Written problem: Quote only the lines from the top of the listing below down to and including the line with "upper's blue film".

----------------

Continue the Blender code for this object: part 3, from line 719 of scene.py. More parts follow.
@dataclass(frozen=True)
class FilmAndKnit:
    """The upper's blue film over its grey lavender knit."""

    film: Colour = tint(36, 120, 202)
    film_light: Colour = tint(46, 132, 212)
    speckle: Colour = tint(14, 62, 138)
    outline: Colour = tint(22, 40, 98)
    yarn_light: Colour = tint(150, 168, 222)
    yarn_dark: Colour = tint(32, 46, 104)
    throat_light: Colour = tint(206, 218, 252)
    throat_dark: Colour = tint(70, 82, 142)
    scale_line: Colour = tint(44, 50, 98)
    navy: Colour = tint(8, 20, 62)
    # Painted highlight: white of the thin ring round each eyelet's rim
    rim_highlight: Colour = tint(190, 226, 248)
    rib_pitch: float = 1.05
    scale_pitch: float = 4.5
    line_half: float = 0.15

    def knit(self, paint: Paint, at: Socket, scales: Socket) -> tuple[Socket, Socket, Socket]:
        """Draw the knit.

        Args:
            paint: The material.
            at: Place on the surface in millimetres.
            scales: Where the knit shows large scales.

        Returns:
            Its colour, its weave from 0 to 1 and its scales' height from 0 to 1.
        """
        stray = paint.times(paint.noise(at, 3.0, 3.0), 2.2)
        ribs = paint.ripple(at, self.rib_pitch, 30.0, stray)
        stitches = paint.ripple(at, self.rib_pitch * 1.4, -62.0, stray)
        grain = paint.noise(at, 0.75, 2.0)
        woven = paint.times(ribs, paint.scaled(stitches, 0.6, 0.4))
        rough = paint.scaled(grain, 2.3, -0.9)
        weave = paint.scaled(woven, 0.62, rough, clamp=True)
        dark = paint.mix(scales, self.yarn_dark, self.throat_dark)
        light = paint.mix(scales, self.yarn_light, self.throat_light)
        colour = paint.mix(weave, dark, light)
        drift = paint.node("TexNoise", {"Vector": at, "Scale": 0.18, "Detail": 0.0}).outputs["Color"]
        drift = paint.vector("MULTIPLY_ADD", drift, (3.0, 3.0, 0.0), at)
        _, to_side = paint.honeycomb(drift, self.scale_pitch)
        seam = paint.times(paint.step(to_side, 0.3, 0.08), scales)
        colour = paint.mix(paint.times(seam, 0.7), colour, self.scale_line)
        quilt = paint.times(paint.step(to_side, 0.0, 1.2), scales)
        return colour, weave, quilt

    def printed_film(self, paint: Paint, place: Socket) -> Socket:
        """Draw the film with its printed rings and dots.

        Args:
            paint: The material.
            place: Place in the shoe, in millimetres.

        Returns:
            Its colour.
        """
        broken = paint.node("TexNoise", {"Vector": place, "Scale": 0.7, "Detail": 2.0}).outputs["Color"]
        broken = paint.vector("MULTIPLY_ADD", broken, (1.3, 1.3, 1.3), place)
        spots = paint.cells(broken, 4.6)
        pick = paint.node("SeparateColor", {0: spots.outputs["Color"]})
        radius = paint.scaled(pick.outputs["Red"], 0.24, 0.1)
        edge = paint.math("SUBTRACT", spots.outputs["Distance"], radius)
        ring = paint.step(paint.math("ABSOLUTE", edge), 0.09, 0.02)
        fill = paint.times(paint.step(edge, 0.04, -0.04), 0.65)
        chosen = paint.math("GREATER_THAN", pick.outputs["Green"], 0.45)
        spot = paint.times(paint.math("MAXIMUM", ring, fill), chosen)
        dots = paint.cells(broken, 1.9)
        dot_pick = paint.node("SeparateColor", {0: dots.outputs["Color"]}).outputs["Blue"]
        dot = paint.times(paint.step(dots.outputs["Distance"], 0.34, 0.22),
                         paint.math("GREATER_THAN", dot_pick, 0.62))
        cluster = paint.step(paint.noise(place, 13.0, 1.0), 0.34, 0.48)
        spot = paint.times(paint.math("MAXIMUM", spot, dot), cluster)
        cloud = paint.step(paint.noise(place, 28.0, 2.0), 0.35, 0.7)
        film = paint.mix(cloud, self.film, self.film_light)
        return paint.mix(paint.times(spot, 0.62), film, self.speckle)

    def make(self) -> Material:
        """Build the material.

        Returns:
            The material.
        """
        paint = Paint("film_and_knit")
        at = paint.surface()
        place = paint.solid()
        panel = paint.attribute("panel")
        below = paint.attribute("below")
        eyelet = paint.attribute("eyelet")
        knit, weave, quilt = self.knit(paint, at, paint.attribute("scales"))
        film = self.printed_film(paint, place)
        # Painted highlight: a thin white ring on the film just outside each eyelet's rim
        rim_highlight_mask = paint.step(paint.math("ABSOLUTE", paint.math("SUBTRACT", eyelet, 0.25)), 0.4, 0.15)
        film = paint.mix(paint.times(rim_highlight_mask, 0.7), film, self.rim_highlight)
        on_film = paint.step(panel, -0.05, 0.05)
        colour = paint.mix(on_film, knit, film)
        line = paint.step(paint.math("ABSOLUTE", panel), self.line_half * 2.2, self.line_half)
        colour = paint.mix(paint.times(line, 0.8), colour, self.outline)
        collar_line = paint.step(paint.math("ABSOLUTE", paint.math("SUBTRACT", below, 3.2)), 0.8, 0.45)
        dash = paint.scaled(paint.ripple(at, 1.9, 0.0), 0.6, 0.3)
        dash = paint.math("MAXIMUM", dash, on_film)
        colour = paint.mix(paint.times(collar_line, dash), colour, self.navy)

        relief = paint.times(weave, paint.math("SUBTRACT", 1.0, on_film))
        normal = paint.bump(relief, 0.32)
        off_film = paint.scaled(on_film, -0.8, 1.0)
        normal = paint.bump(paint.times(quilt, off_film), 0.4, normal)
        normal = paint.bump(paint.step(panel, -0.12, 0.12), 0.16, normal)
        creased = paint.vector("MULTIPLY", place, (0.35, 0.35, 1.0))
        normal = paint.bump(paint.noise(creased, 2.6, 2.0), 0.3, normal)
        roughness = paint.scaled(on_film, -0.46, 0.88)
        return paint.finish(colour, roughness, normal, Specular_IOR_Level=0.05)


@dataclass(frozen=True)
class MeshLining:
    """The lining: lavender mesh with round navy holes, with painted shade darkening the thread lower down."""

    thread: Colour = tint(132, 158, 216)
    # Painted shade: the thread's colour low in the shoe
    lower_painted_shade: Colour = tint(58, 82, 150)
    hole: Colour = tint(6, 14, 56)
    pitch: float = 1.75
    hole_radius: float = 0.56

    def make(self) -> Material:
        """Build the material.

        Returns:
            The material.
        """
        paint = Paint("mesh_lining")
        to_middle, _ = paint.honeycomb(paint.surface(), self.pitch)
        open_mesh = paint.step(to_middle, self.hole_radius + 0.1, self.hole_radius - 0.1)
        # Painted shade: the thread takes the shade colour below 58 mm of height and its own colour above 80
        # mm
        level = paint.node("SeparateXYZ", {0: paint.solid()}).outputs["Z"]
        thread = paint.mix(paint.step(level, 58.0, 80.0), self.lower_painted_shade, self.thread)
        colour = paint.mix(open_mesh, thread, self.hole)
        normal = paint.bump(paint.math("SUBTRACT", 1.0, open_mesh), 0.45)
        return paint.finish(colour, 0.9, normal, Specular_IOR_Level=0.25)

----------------

Full solution:
Continue the Blender code for this object: part 3, from line 719 of scene.py. More parts follow.
@dataclass(frozen=True)
class FilmAndKnit:
    """The upper's blue film over its grey lavender knit."""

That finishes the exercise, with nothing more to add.